* **Problem to work on**: Repeat the entire listing exactly.

* **Material provided**:
****************
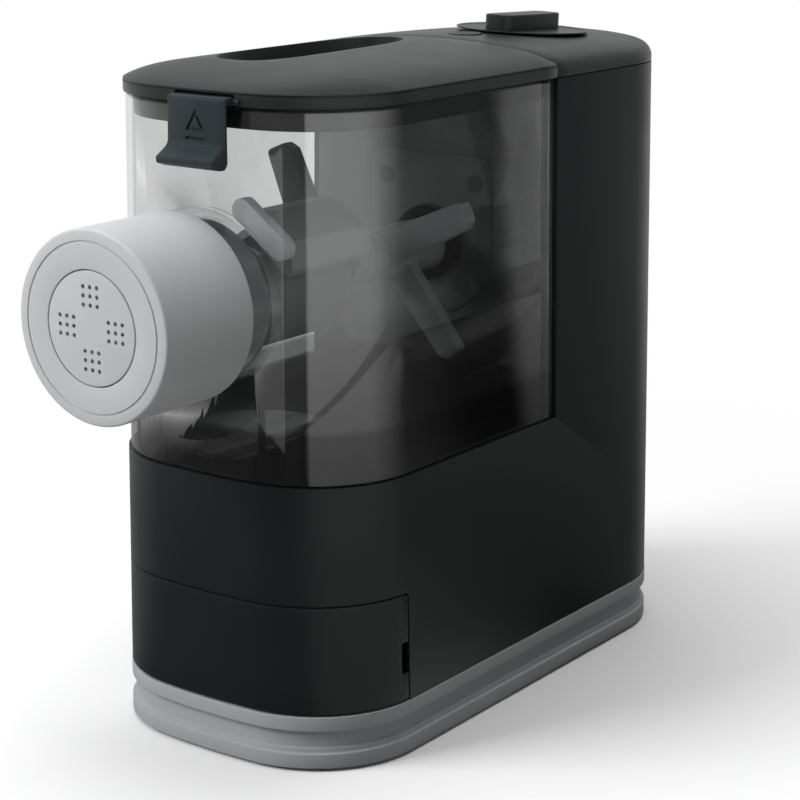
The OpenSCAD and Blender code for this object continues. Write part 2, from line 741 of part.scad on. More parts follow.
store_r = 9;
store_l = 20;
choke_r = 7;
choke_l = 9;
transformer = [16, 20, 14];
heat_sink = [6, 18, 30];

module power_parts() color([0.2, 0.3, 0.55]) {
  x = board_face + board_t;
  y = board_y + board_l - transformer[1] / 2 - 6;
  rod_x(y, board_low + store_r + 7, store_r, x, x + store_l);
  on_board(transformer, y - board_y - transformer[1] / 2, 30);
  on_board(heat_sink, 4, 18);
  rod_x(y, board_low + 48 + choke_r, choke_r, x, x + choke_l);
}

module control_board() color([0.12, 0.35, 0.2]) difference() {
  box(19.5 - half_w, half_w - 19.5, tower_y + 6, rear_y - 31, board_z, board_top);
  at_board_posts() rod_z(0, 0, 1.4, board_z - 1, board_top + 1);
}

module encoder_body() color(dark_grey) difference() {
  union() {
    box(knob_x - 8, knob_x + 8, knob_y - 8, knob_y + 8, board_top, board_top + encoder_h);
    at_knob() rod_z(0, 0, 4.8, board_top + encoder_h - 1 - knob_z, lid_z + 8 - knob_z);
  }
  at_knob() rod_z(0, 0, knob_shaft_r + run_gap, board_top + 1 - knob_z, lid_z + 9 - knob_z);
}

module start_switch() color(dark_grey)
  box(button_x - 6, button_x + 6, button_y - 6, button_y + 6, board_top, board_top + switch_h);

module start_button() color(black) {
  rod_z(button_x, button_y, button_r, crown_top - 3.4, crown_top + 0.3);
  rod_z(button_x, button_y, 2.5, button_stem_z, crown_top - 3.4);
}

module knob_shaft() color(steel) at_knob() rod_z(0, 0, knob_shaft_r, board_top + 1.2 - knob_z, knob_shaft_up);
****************
* **The reply**:
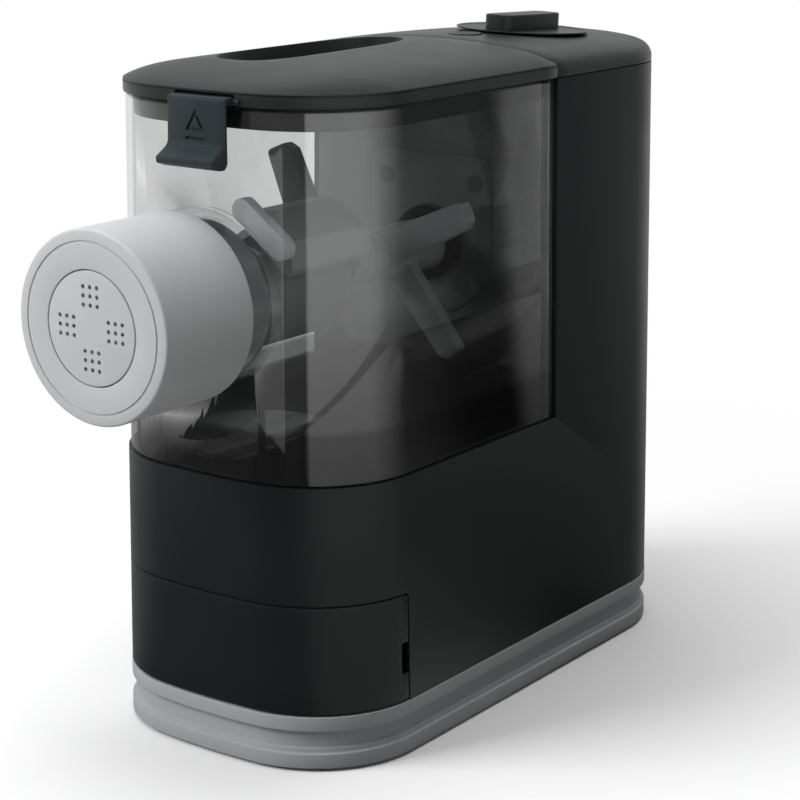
The OpenSCAD and Blender code for this object continues. Write part 2, from line 741 of part.scad on. More parts follow.
store_r = 9;
store_l = 20;
choke_r = 7;
choke_l = 9;
transformer = [16, 20, 14];
heat_sink = [6, 18, 30];

module power_parts() color([0.2, 0.3, 0.55]) {
  x = board_face + board_t;
  y = board_y + board_l - transformer[1] / 2 - 6;
  rod_x(y, board_low + store_r + 7, store_r, x, x + store_l);
  on_board(transformer, y - board_y - transformer[1] / 2, 30);
  on_board(heat_sink, 4, 18);
  rod_x(y, board_low + 48 + choke_r, choke_r, x, x + choke_l);
}

module control_board() color([0.12, 0.35, 0.2]) difference() {
  box(19.5 - half_w, half_w - 19.5, tower_y + 6, rear_y - 31, board_z, board_top);
  at_board_posts() rod_z(0, 0, 1.4, board_z - 1, board_top + 1);
}

module encoder_body() color(dark_grey) difference() {
  union() {
    box(knob_x - 8, knob_x + 8, knob_y - 8, knob_y + 8, board_top, board_top + encoder_h);
    at_knob() rod_z(0, 0, 4.8, board_top + encoder_h - 1 - knob_z, lid_z + 8 - knob_z);
  }
  at_knob() rod_z(0, 0, knob_shaft_r + run_gap, board_top + 1 - knob_z, lid_z + 9 - knob_z);
}

module start_switch() color(dark_grey)
  box(button_x - 6, button_x + 6, button_y - 6, button_y + 6, board_top, board_top + switch_h);

module start_button() color(black) {
  rod_z(button_x, button_y, button_r, crown_top - 3.4, crown_top + 0.3);
  rod_z(button_x, button_y, 2.5, button_stem_z, crown_top - 3.4);
}

module knob_shaft() color(steel) at_knob() rod_z(0, 0, knob_shaft_r, board_top + 1.2 - knob_z, knob_shaft_up);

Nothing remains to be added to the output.